I guess I Agree Denotationally But Disagree Connotationally. As in, that is technically true in a hypothetical situation wherein you can fully describe a situation, but a human is unlikely to find themself in such a situation (at least for the time being), and my question was not an attempt to categorize a described thing—rather, it was an attempt to elicit a description for a categorized thing.
It is relevant to a discussion with wedrifid, regarding rape, what wedrifid means by the term.
I do not believe PUA is rape. I do not believe that “acting confident and suppressing nervousness is rape”. I do believe that sex coerced without the threat of sexual violence can still “count” as rape.
To say that PUA techniques and theories regarding persuasion necessarily count as rape is, to me, absurd. To say that they could not be used in a coercive manner seems equally absurd (like saying “if you’re going to trick people you don’t need psychology” (and therefore the study of psychology, divorced from ethical concerns, would not teach people how to trick others)).
So do I. There are all sorts of coercion that are on the order of potency as physical violence or sometimes even worse which do constitute rape. (I actually drafted a reply to anonymous along these lines but the details were starting to seem distracting.)
If you have strong arguments about whether torture is worth doing, than knowing what should be categorized as torture would be useful.
“Torture” is a label you attached to things, and then when you ask if something is torture you’re making a disguised query but you can’t get out more than what you put in. Strong arguments against anything anyone affixes the label “torture” to don’t exist.
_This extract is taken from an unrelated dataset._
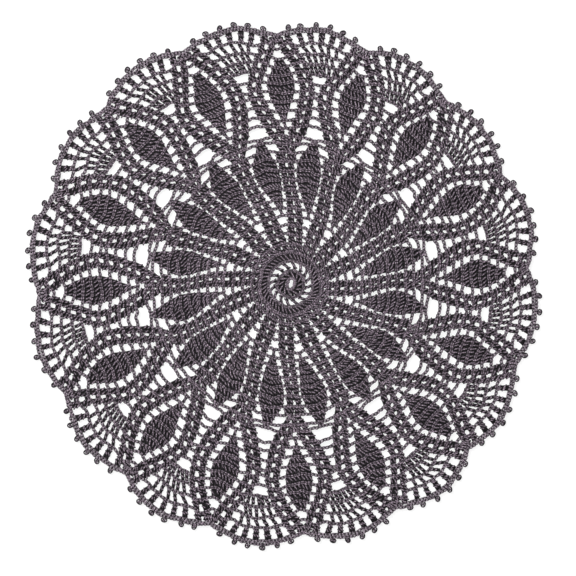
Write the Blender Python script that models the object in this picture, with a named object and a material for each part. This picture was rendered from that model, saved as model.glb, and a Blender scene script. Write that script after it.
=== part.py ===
"""A round crocheted lace doily, laid flat.

It is one piece of cotton yarn, worked from the middle out in 27 rounds and 16 repeats:
a ring of leaf shapes, a second ring of leaves set half a repeat further round, and a fan
over each inner leaf, which ends in a scallop with six picots. Here it is one flat sheet
with the doily's own outline and its 289 largest openings cut through.

The pattern is charted on an even circle, with each angle in degrees clockwise from +Y.
Hand work is never quite even, so the chart is then turned and stretched a little, repeat
by repeat, to the shape in which the doily lies.
"""
import math
from collections import namedtuple

import bpy

# Driving sizes, in metres
THICKNESS = 0.002
REPEATS = 16
PITCH = 360 / REPEATS
START_TURN = 8.0           # where the first repeat's middle lies, in degrees

MIDDLE_RADIUS = 0.1023     # the round between the two rings of leaves
EDGE_RADIUS = 0.1678       # the middle of the outermost row of fan gaps

VALLEY_RADIUS = 0.1686     # the edge where two scallops meet
SCALLOP_RISE = 0.0072      # how much higher the edge is at a scallop's middle
EDGE_TURN = 0.1            # how far a scallop's middle is turned, in degrees

PICOTS = 6
PICOT_PITCH = 3.3          # degrees
PICOT_HEIGHT = 0.0038
PICOT_SHOULDER = 0.6       # how far up a picot is widest, as a share of its height
PICOT_FOOT = 0.0030
PICOT_WIDTH = 0.0044

CENTRE_HOLE = (0.0030, 0.0052)
HOLE_SQUARENESS = 0.72     # 1 is a diamond or an ellipse, less is nearer to a rectangle
BROAD_OPENING = 0.010      # an opening wider than this has eight corners, and others six

# How unevenly the work lies, a row for each repeat: how far it leans round, in degrees,
# and how much longer or shorter it is than the mean, at the middle and at the edge.
Unevenness = namedtuple("Unevenness", "lean middle edge")
UNEVEN = [
    Unevenness(-0.9, 1.016, 0.995),
    Unevenness(-1.8, 0.986, 0.980),
    Unevenness(-1.8, 0.973, 0.959),
    Unevenness(-1.1, 0.963, 0.962),
    Unevenness(0.1, 0.962, 0.961),
    Unevenness(0.8, 0.977, 0.970),
    Unevenness(0.9, 0.989, 0.996),
    Unevenness(0.4, 1.013, 1.007),
    Unevenness(-0.3, 1.021, 1.018),
    Unevenness(-0.7, 1.007, 1.027),
    Unevenness(-0.8, 1.007, 1.013),
    Unevenness(0.1, 1.003, 1.013),
    Unevenness(1.2, 1.008, 1.019),
    Unevenness(1.9, 1.019, 1.026),
    Unevenness(1.2, 1.028, 1.035),
    Unevenness(0.3, 1.027, 1.021),
]

# The openings of one repeat, in metres and degrees. turn is the middle's angle from the
# repeat's own, spread is how far a pair lies to each side of that, and flare is how much
# wider the outer side is than the inner one.
Opening = namedtuple("Opening", "place radius turn spread width height flare")
OPENINGS = [
    Opening("domed gap under the inner leaf", 0.0424, 7.3, 0.0, 0.0072, 0.0050, 0.05),
    Opening("gap under the outer leaf", 0.1004, -9.2, 0.0, 0.0058, 0.0039, 0.20),
    Opening("wide gap over the inner leaf", 0.1023, 1.8, 0.0, 0.0128, 0.0064, 0.35),
    Opening("second gap over the leaf", 0.1095, 1.4, 0.0, 0.0094, 0.0042, 0.20),
    Opening("third gap over the leaf", 0.1160, 1.1, 0.0, 0.0062, 0.0042, 0.15),
    Opening("gap under the fan's foot", 0.1314, 0.8, 0.0, 0.0055, 0.0057, 0.20),
    Opening("foot of the fan", 0.1391, 0.8, 0.0, 0.0126, 0.0056, 0.05),
    Opening("gap over the outer leaf's tip", 0.1536, -10.7, 0.0, 0.0106, 0.0050, -0.30),
    Opening("outer gaps, second fan row", 0.1523, 0.8, 4.55, 0.0055, 0.0047, 0.10),
    Opening("outer gaps, third fan row", 0.1584, 0.6, 5.7, 0.0059, 0.0046, 0.10),
    Opening("outer gaps, last fan row", 0.1652, 0.15, 7.1, 0.0056, 0.0064, 0.10),
    Opening("next gaps, last fan row", 0.1682, 0.1, 4.25, 0.0045, 0.0065, 0.20),
    Opening("middle gaps, last fan row", 0.1695, 0.0, 1.45, 0.0042, 0.0067, 0.20),
]


def between_repeats(column, turn):
    """A column of UNEVEN at a chart angle, on a smooth curve through its rows."""
    place = turn / PITCH
    row = math.floor(place)
    t = place - row
    a, b, c, d = (getattr(UNEVEN[(row + step) % REPEATS], column) for step in (-1, 0, 1, 2))
    return b + 0.5 * t * (c - a + t * (2 * a - 5 * b + 4 * c - d + t * (3 * (b - c) + d - a)))


def lie(radius, turn):
    """Where a point of the even chart lies in the real doily, from the ring's middle."""
    middle = between_repeats("middle", turn)
    edge = between_repeats("edge", turn)
    outward = (radius - MIDDLE_RADIUS) / (EDGE_RADIUS - MIDDLE_RADIUS)
    stretch = middle + (edge - middle) * min(max(outward, 0), 1)
    lean = between_repeats("lean", turn) * min(radius / MIDDLE_RADIUS, 1)
    angle = math.radians(START_TURN + turn + lean)
    return radius * stretch * math.sin(angle), radius * stretch * math.cos(angle)


def edge_radius(turn):
    """The scalloped edge without its picots: half a cosine wave over each scallop."""
    across = (turn - EDGE_TURN + PITCH / 2) % PITCH - PITCH / 2
    return VALLEY_RADIUS + SCALLOP_RISE * math.cos(math.pi * across / PITCH)


def picot(turn):
    """The five corners of one knob on the edge."""
    foot = edge_radius(turn)
    half_foot = math.degrees(PICOT_FOOT / 2 / foot)
    half_width = math.degrees(PICOT_WIDTH / 2 / foot)
    shoulder = foot + PICOT_SHOULDER * PICOT_HEIGHT
    return [
        (edge_radius(turn - half_foot), turn - half_foot),
        (shoulder, turn - half_width),
        (foot + PICOT_HEIGHT, turn),
        (shoulder, turn + half_width),
        (edge_radius(turn + half_foot), turn + half_foot),
    ]


def outline():
    """The whole edge, clockwise: at each repeat a valley, then the scallop's picots."""
    points = []
    for repeat in range(REPEATS):
        middle = repeat * PITCH + EDGE_TURN
        valley = middle - PITCH / 2
        points.append((edge_radius(valley), valley))
        for number in range(PICOTS):
            points += picot(middle + (number - (PICOTS - 1) / 2) * PICOT_PITCH)
    return [lie(radius, turn) for radius, turn in points]


def rounded(width, height, flare=0.0):
    """The corners of a rounded opening about its middle, sideways and outwards."""
    broad = width > BROAD_OPENING
    step = 2 * math.pi / (8 if broad else 6)
    if broad:
        first = step / 2
    else:
        first = math.pi / 2 if height > width else 0
    points = []
    for number in range(8 if broad else 6):
        angle = first + number * step
        sideways, outwards = (
            math.copysign(abs(part) ** HOLE_SQUARENESS, part)
            for part in (math.cos(angle), math.sin(angle))
        )
        points.append((0.5 * width * sideways * (1 + flare * outwards), 0.5 * height * outwards))
    return points


def opening(row, turn):
    """One cut opening of the doily's pattern at a chart angle."""
    points = rounded(row.width, row.height, row.flare)
    return [
        lie(row.radius + outwards, turn + math.degrees(sideways / row.radius))
        for sideways, outwards in points
    ]


def openings():
    """The centre hole and all the openings of all the repeats."""
    cut = [rounded(*CENTRE_HOLE)]
    for repeat in range(REPEATS):
        for row in OPENINGS:
            turns = {row.turn - row.spread, row.turn + row.spread}
            cut += [opening(row, repeat * PITCH + turn) for turn in sorted(turns)]
    return cut


def middle_of(points):
    """The middle of the box round some points."""
    return [(min(values) + max(values)) / 2 for values in zip(*points)]


def cotton():
    """Dark mauve-grey cotton yarn."""
    material = bpy.data.materials.new("grey_cotton")
    material.use_nodes = True
    shader = material.node_tree.nodes["Principled BSDF"]
    shader.inputs["Base Color"].default_value = (0.093, 0.078, 0.093, 1)
    shader.inputs["Roughness"].default_value = 0.9
    shader.inputs["Metallic"].default_value = 0.0
    return material


def crocheted_sheet():
    """The doily: a filled flat outline whose inner splines are its openings."""
    curve = bpy.data.curves.new("doily", "CURVE")
    curve.dimensions = "2D"
    curve.fill_mode = "BOTH"
    curve.extrude = THICKNESS / 2
    edge = outline()
    centre_x, centre_y = middle_of(edge)
    for points in [edge, *openings()]:
        spline = curve.splines.new("POLY")
        spline.points.add(len(points) - 1)
        for corner, (x, y) in zip(spline.points, points):
            corner.co = (x - centre_x, y - centre_y, 0, 1)
        spline.use_cyclic_u = True
    curve.materials.append(cotton())
    doily = bpy.data.objects.new("doily", curve)
    doily.location.z = THICKNESS / 2
    return doily


for old in list(bpy.data.objects):
    bpy.data.objects.remove(old)

pieces = bpy.data.collections.new("lace_doily")
bpy.context.scene.collection.children.link(pieces)
pieces.objects.link(crocheted_sheet())
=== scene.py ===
"""A round crocheted lace doily in dark mauve-grey cotton, laid flat on a white table.

It is worked from the middle out, and built here round by round as it is crocheted: each
round stands on the chain edge of the round below. All sizes are in millimetres, and all
turns in degrees clockwise from the top of the doily.
"""
import math
from collections import namedtuple
from functools import partial

import bpy
import numpy as np
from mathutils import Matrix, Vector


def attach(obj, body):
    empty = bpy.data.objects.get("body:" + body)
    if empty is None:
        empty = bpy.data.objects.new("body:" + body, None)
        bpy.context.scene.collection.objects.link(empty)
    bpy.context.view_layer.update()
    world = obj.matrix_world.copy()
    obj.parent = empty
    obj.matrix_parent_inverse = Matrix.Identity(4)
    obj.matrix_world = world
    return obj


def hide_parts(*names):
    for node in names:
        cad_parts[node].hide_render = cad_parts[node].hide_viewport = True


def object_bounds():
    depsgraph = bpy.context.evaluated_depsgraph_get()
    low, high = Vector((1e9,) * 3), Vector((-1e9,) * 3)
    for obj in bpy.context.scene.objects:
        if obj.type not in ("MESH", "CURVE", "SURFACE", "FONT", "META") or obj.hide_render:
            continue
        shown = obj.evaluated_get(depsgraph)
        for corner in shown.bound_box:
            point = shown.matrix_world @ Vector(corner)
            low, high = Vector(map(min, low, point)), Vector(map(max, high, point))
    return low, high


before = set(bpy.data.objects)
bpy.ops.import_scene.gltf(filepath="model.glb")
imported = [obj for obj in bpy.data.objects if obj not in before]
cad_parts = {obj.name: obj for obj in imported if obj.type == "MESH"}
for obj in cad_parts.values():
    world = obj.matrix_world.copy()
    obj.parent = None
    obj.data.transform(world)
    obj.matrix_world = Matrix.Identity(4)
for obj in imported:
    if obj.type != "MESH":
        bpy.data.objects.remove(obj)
cad_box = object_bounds()

# The middle: rounds 1 to 7.
# The yarn is a two-ply cotton as thick as a pencil lead. A ring of chain stitches is closed
# and filled with double crochet, and from round 4 on each repeat is one shell of four.
MM = 0.001
YARN_SIDES = 5
LOW_SIDES = 4                 # of the yarn that lies low, under the rest

REPEATS = 16
PITCH = 360 / REPEATS
VALLEY = PITCH / 2            # the turn at which two repeats meet
START_TURN = 8.0              # where the first repeat's middle lies
RING_MIDDLE = (4.93, 1.46)    # where the work starts, from the middle of its own box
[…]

If one has a way of carving up reality such that yields (set of activities 1), and another that yields a strongly overlapping (set of activities 2), one doesn’t make the sets synonymous by acting as if there is only one mental bin as if there was only one set. An argument against each member of one set will always look like an argument against the members of the other if one makes this error.
This is assuming the cluster structure of thingspace doesn’t make the argument against everything in (set of activities 1) valid or invalid, which it usually does if the set’s boundaries aren’t arbitrary and sharp.
What I was thinking was that if it’s true that pain is much more likely to elicit answers that the pain-giver wants to hear than anything else (an argument against torture for the purpose of getting information), then it’s worth establishing which sorts of treatment supply sufficient pain to get that sort of reaction.
Pretending that someone has actually argued for this position when nobody has done so is a Straw Man argument and probably also a case of poisoning the well.
Edited to add some more specific content: Contrast what you are doing here with the principle of charity, or the principle quoted here:
If the people who are distorting and downvoting criticisms of PUA instead engaged constructively with those criticisms to improve them or focus them on that subset of PUA beliefs and methods that they are willing to accept as True Scotsmen then this discussion would get much further, much faster.
You said this
and this
What’s the charitable interpretation of that?
To begin with, the charitable interpretation is that since I didn’t say “deliberately depriving the target of access to relevant facts that they would wish to know before making a decision whether or not to engage socially, sexually or romantically with the suppressor” is rape that you should not interpret me as saying that. You were saying “X is not rape” as if that claim ended the matter, and in response I was saying “X is depriving the target of facts which you know are highly likely to be relevant to their decision to interact with you and this is morally questionable regardless of whether or not it goes in the category of things that are rape”.
A rational women would, I imagine, prefer to have access to a man’s un-spoofed social signals so that she could avoid interacting with men who are lacking in confidence or who are nervous, because those signals convey that the man in question is likely to be lacking underlying qualities like self-esteem, sexual experience and so forth. Spoofing those signals so that those who lack the underlying qualities that give rise to confidence is depriving the woman of relevant and important information so the man can get laid.
Secondly, you are the one who tried to substitute “acting confident and suppressing nervousness” in to replace what we were actually discussing, which was the fact that the person approaching the hypothetical woman was a PUA using specific PUA techniques. I brought us back to the topic in the next paragraph. That is a piece of information which I believe would be a deal-breaker for a large number of entirely rational women and hence there is an immediate ethical problem with a PUA concealing it.
Construing the final paragraph you quoted as saying that “Acting confident and suppressing nervousness is rape” seems wilfully obtuse. The question is whether concealing information that would be a deal-breaker for a substantial number of informed and rational women belongs in the same moral category as rape. I tend to think it does, although conceivably you could argue that it’s closer in nature to fraud.